Years later at a great feast for their god, Dagon, who has the head of a man and the body of a fish, the great crowd gets bored and calls for some entertainment. Samson. The blind man, with a head of hair to his shoulders (DIDN’T THEY SEE THAT???) is brought in to perform and be mocked. They laugh and cheer and guzzle their wine.
“Young man,” Samson whispers, “let me feel the pillars with my hands so I may rest.“
The boy places Samson’s hands on the two center columns.
He pretends to sag with exhaustion.
“O LORD God,” he prays silently, “please remember me and please strengthen me only this once, O God, that I may be avenged on the Philistines for my eyes.”
God hears him.
Samson grasps the pillars with his hands and leans forward.
“Let me die with the Philistines!” He prays.
And he pulled with all this strength … and the house fell down.
“The dead whom Samson killed at his death were more than those whom he had killed during his life.“
His brothers buried him in the tomb of his father, Manoah. He was a national hero who died for his God and country.
DID YOU KNOW? Samson is on the list of the heroes of the Faith in Hebrews 11:32, along with Gideon, Barak, and Jephthah.
Judges 17.
This story is evidence that the people of Israel had NOT been reading the Law of God annually. They had no idea about His commands, statutes, rules, and laws.

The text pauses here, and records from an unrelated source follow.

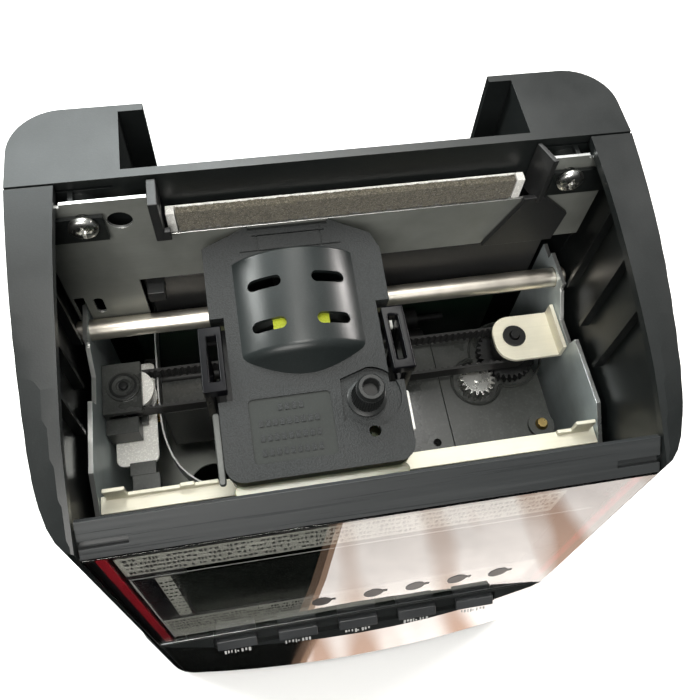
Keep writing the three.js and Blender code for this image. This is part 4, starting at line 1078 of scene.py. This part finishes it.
def timing_belt():
    """The toothed belt: a smooth back, and one tooth for each pitch on the inside."""
    length = 2 * (DRIVE_X - IDLER_X) + 2 * math.pi * BELT_RADIUS
    teeth = round(length / BELT_PITCH)
    steps = []
    for i in range(teeth):
        for share, depth in ((0.0, -0.1), (0.28, -0.1), (0.38, -0.6), (0.72, -0.6), (0.82, -0.1)):
            steps.append((length * (i + share) / teeth, depth))
    belt = Mesh()
    rings = []
    for distance, depth in steps:
        (x, y), out = belt_point(distance)
        ring = []
        for offset, z in ((0.6, -1), (0.6, 1), (depth, 1), (depth, -1)):
            spot = (x + out[0] * offset, y + out[1] * offset, BELT_MIDDLE + z * BELT_HALF_WIDTH)
            ring.append(belt.bm.verts.new(spot))
        rings.append(ring)
    for first, second in zip(rings, rings[1:] + rings[:1]):
        for k in range(4):
            m = (k + 1) % 4
            belt.bm.faces.new([first[k], first[m], second[m], second[k]])
    made = piece("timing_belt_toothed", belt, "rubber_black", sharp=35)
    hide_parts("timing_belt")


def idler_boss():
    """The ring and the pin end on top of the idler block."""
    place = (IDLER_X - 2, BELT_Y, 0)
    boss = Mesh()
    boss.lathe([(3.3, -66.3), (4.2, -66.3), (4.2, -65.9), (3.3, -65.9)], place, "z", 48)
    boss.lathe([(0, -66.6), (1.4, -66.6), (1.4, -65.6), (1.1, -65.4), (0, -65.4)], place, "z", 32)
    piece("idler_boss", boss, "knob_black", bevel=0.1)


def deck_rims():
    """Raised rims on the gear deck round the drive gear and the motor's pinion, cut clear of both."""
    rims = Mesh()
    for inner, outer, x, y, segments in (
        (7.75, 8.6, *PINION, 64),
        (11.6, 12.5, DRIVE_X - 0.2, BELT_Y, 72),
    ):
        section = [(inner, RIM_FOOT), (outer, RIM_FOOT), (outer, RIM_FOOT + 0.6),
                   (outer - 0.4, RIM_FOOT + 0.9), (inner, RIM_FOOT + 0.6)]
        rims.lathe(section, (x, y, 0), "z", segments)
    raised = loose_object(rims)
    for radius, x, y in ((11.5, DRIVE_X, BELT_Y), (7.7, *PINION)):
        sweep = Mesh().lathe([(0, -90), (radius, -90), (radius, -70), (0, -70)], (x, y, 0))
        carve(raised, ("DIFFERENCE", sweep))
    raised.data.transform(TOP)
    finish_piece(raised, "deck_rims", "nylon_grey", "root")


def drive_pieces():
    timing_belt()
    refine("idler_block", 0.35, segments=3, look=MATERIALS["nylon_grey"])
    idler_boss()
    refine("idler_pulley", 0.12)
    refine("drive_gear", 0.06)
    refine("motor_pinion", 0.05)
    refine("motor_bracket", 0.3, segments=3)
    refine("bracket_bush", 0.15)
    groove = Mesh().box((33.0, 33.6), (-57.6, -12.6), (-79.3, -77))
    refine("gear_deck", 0.3, segments=3, cuts=[groove])
    refine("deck_screw", 0.1)
    refine("carriage_motor", 0.4)
    deck_rims()


# ---------------------------------------------------------------- card feed, electrics and small parts

def hidden_pieces():
    for node in ("feed_roller", "pinch_roller", "feed_pinion", "feed_motor", "main_board", "transformer",
                 "battery_pack"):
        refine(node, 0.15)


PLUG_FOOT = -79.2
PLUG_PIN_PITCH = 1.9


def cable_pieces():
    """The flat cable that stands on edge, and a small plug with a row of four pins."""
    refine("head_cable", 0.05)
    plug = Mesh().box((-65.6, -57.4), (-53.4, -47.2), (PLUG_FOOT, PLUG_FOOT + 3))
    plug.box((-66.4, -58.6), (-47.0, -42.8), (PLUG_FOOT, PLUG_FOOT + 1.8))
    piece("cable_plug", plug, "nylon_grey", bevel=0.3)
    pins = Mesh()
    for i in range(4):
        left = -64.4 + i * PLUG_PIN_PITCH
        pins.box((left, left + 0.8), (-53.75, -53.3), (PLUG_FOOT + 0.2, PLUG_FOOT + 2.4))
    piece("plug_pins", pins, "screw_steel", bevel=0.08)


make_camera()
make_light()
make_floor()
make_mirror_cards()
case_pieces()
inlet_pins()
window_pieces()
window_films()
window_print()
key_pieces()
sheet_pieces()
felt_piece()
carriage_pieces()
cassette_pieces()
ribbon_knob()
drive_pieces()
hidden_pieces()
cable_pieces()
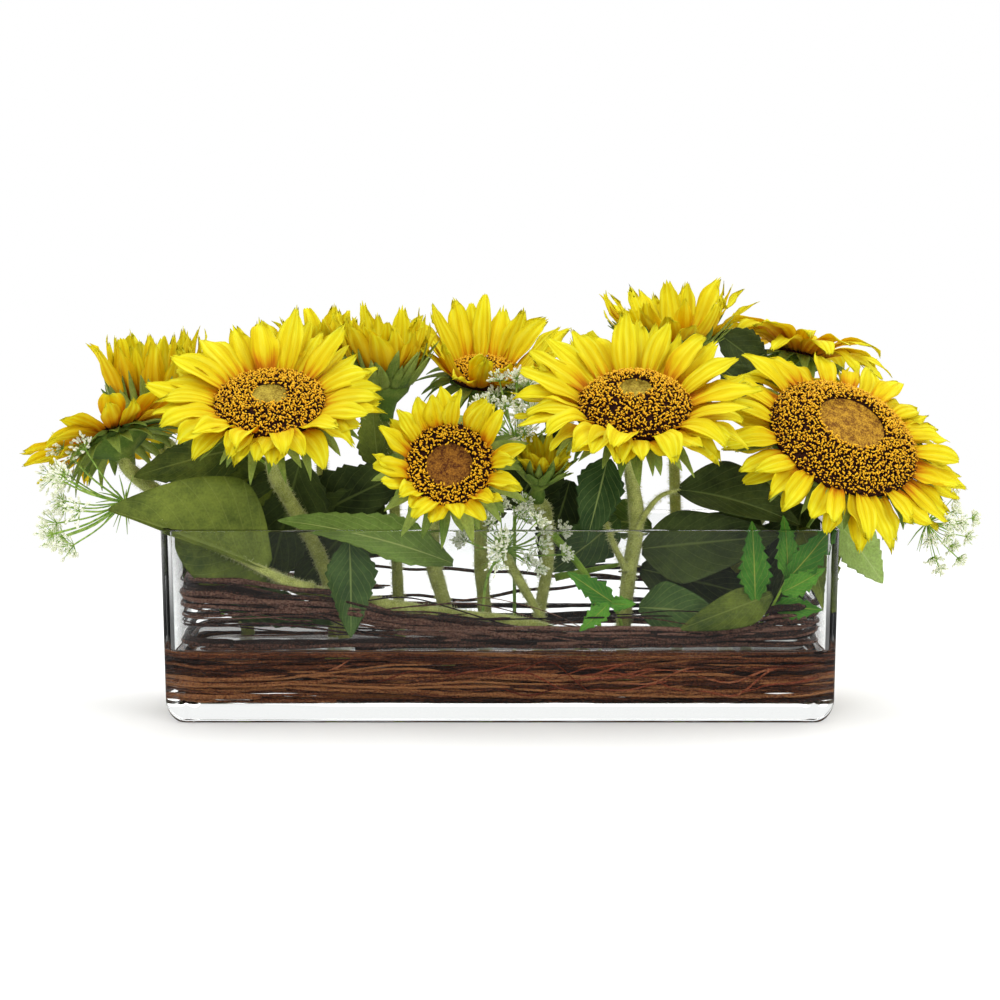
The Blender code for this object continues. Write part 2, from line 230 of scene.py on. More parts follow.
PETAL_FACE = petal_cloth("petal_face", ((0.0, (0.68, 0.22, 0.003)), (0.10, (0.80, 0.42, 0.002)),
                                        (0.26, (0.85, 0.69, 0.004)), (0.75, (0.87, 0.81, 0.012))), 0.3)
# The far side: painted light, a ramp mostly brighter and more orange than the face's, to lift undersides that
# lie in shade.
PETAL_BACK_PAINTED_LIGHT = petal_cloth("petal_back", ((0.0, (0.46, 0.34, 0.01)), (0.12, (0.90, 0.36, 0.005)),
                                        (0.42, (0.95, 0.64, 0.005)), (0.9, (0.95, 0.84, 0.012))), 0.45)
print("petal cloth:", PETAL_FACE.name, PETAL_BACK_PAINTED_LIGHT.name)

# %% [markdown]
# Leaves are printed cloth too. A midrib runs up the middle of the UV map and side veins leave it at a
# slant, so a sawtooth of V minus a share of the distance from the midrib draws them all. The same lines
# press the cloth down, which gives the quilted look of a real leaf.


# %% Leaf cloth
def leaf_cloth(name, shade, light, vein, vein_share=0.55, veins=9, sheer=0.12):
    material, tree, shader = start_material(name, Roughness=0.6, Specular_IOR_Level=0.2)
    across_along = add_node(tree, "ShaderNodeUVMap", uv_map="UVMap").outputs[0]
    across, along, _ = add_node(tree, "ShaderNodeSeparateXYZ", {0: across_along}).outputs
    from_rib = calculate(tree, "ABSOLUTE", calculate(tree, "SUBTRACT", across, 0.5))
    slant = calculate(tree, "MULTIPLY_ADD", from_rib, -0.75, along)
    phase = calculate(tree, "FRACT", calculate(tree, "MULTIPLY", slant, float(veins)))
    side = calculate(tree, "ABSOLUTE", calculate(tree, "SUBTRACT", phase, 0.5))
    side_line = stretch_range(tree, side, 0.0, 0.07, 1.0, 0.0)
    rib_line = stretch_range(tree, from_rib, 0.008, 0.028, 1.0, 0.0)
    line = calculate(tree, "MAXIMUM", calculate(tree, "MULTIPLY", side_line, 0.5), rib_line)
    place = own_place(tree)
    grain = mottle(tree, place, 900.0, 2.0)
    patch = calculate(tree, "MULTIPLY_ADD", mottle(tree, place, 55.0, 6.0, 0.65), 1.8, -0.45)
    own = calculate(tree, "MULTIPLY_ADD", stored(tree, "tone"), 0.5, -0.2)
    colour = colour_ramp(tree, calculate(tree, "ADD", patch, own), ((0.2, shade), (0.8, light)))
    speck = colour_ramp(tree, grain, ((0.3, (0.75, 0.75, 0.75)), (0.7, (1.15, 1.15, 1.1))))
    colour = blend_colours(tree, 0.7, colour, speck, "MULTIPLY")
    colour = blend_colours(tree, calculate(tree, "MULTIPLY", line, vein_share), colour, vein)
    paint(tree, shader, colour)
    quilt = calculate(tree, "SUBTRACT", calculate(tree, "MULTIPLY", grain, 0.15), line)
    add_bump(tree, shader, quilt, 0.5, 0.0006)
    add_glow_through(tree, shader, colour, sheer)
    return material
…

Micah, a man from the tribe of Ephraim was a thief to begin with. He stole 1,100 pieces of silver from his mother but returned it. She was so happy that she dedicated some of it to make a silver image. An idol!! She put it in her son’s house along with the ephod he made and a bunch of other household idols. This inspired Micah to ordain his son as a priest. (MAN!!! How far can they go from the LAW OF THE LORD??)
“There was no king in Israel in those days. (So) Everyone did what was right in his OWN EYES.
Then a true Levite living in Judah’s land journeyed to the land of Ephraim. When Micah saw him, he thought, “Wow, here is a real priest!!” He invited the man to stay with him. The smug Micah then thought to himself, “Now I know that the LORD will prosper me because I have a Levite as a priest.” SERIOUSLY??
Judges 18.
Dan, the tribe from which Samson came, “was seeking for itself an inheritance to dwell in, for until then, no inheritance among the tribes of Israel had fallen to them?”
(WHAT?? What about that small area on the coast including Joppa? Judges 1:34 tells us that they were indeed given that land, but THEY HAD FAILED TO SECURE IT and let the Amorites press them up into the hill country.)
Anyway, now this very small tribe was looking for some land they could easily take. Spies left Zorah (Samson’s town) and came to Micah’s house. They asked the wayward Levite priest living there for God’s direction. “Oh, all is cool,” said the Levite. “Go in peace. The journey on which you go is under the eye of the LORD.”
So the five spies went waaaayyyyyyy north into the land of the Sidonians (not the land that God had given to Israel). The people there were isolated and quiet. Cool. No problem. They returned to their fellow Danites and said, “Let’s go up against this people, for we’ve seen the land and it is very good. Don’t be slow to go and possess the land. The people are unsuspecting. The land is spacious. We will lack nothing there.”
So 600 Danites, armed with weapons of war went up and arrived at the house of Micah. The 600 men went into his house and took the ephod, the household gods, and the carved silver image.
“What are you doing?” asked the Levite.
“Keep quiet. Come with us. You can be a priest of a whole tribe in Israel, and not just one man. “
“Cool!” said the priest. He took the artifacts and went with the Danite troops.
Micah, of course, was not happy. “Why are you taking my priest and my gods?“
The Danites told him to be quiet or else he’d “lose his life.”
The Danites then went up to the people of Laish, a quiet and unsuspecting people, and struck them with the sword and burned their city. There was no deliverer for them since Sidon was so far away.
The Danites rebuilt the city and named it Dan. They set up the carved image and had the priests as their own. And so they remained until the day of the captivity of the land.